▸ TO BE DONE:
All material below is to be reproduced exactly.

▽

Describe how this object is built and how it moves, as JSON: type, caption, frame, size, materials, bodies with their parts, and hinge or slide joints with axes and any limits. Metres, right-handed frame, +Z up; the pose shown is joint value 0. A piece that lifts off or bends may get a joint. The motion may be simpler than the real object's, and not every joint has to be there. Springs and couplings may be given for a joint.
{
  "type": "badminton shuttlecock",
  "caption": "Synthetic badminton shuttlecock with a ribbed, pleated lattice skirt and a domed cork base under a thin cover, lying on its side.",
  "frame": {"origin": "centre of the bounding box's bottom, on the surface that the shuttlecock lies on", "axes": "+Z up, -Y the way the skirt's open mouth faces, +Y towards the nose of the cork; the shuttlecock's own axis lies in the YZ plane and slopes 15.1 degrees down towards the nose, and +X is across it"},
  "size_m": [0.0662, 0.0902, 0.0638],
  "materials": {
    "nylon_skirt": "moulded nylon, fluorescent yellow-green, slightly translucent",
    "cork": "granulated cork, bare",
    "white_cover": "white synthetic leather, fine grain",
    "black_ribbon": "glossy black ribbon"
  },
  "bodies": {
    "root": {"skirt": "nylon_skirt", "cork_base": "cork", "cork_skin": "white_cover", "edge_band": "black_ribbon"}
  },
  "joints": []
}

△

▸ THE REPLY:
Describe how this object is built and how it moves, as JSON: type, caption, frame, size, materials, bodies with their parts, and hinge or slide joints with axes and any limits. Metres, right-handed frame, +Z up; the pose shown is joint value 0. A piece that lifts off or bends may get a joint. The motion may be simpler than the real object's, and not every joint has to be there. Springs and couplings may be given for a joint.
{
  "type": "badminton shuttlecock",
  "caption": "Synthetic badminton shuttlecock with a ribbed, pleated lattice skirt and a domed cork base under a thin cover, lying on its side.",
  "frame": {"origin": "centre of the bounding box's bottom, on the surface that the shuttlecock lies on", "axes": "+Z up, -Y the way the skirt's open mouth faces, +Y towards the nose of the cork; the shuttlecock's own axis lies in the YZ plane and slopes 15.1 degrees down towards the nose, and +X is across it"},
  "size_m": [0.0662, 0.0902, 0.0638],
  "materials": {
    "nylon_skirt": "moulded nylon, fluorescent yellow-green, slightly translucent",
    "cork": "granulated cork, bare",
    "white_cover": "white synthetic leather, fine grain",
    "black_ribbon": "glossy black ribbon"
  },
  "bodies": {
    "root": {"skirt": "nylon_skirt", "cork_base": "cork", "cork_skin": "white_cover", "edge_band": "black_ribbon"}
  },
  "joints": []
}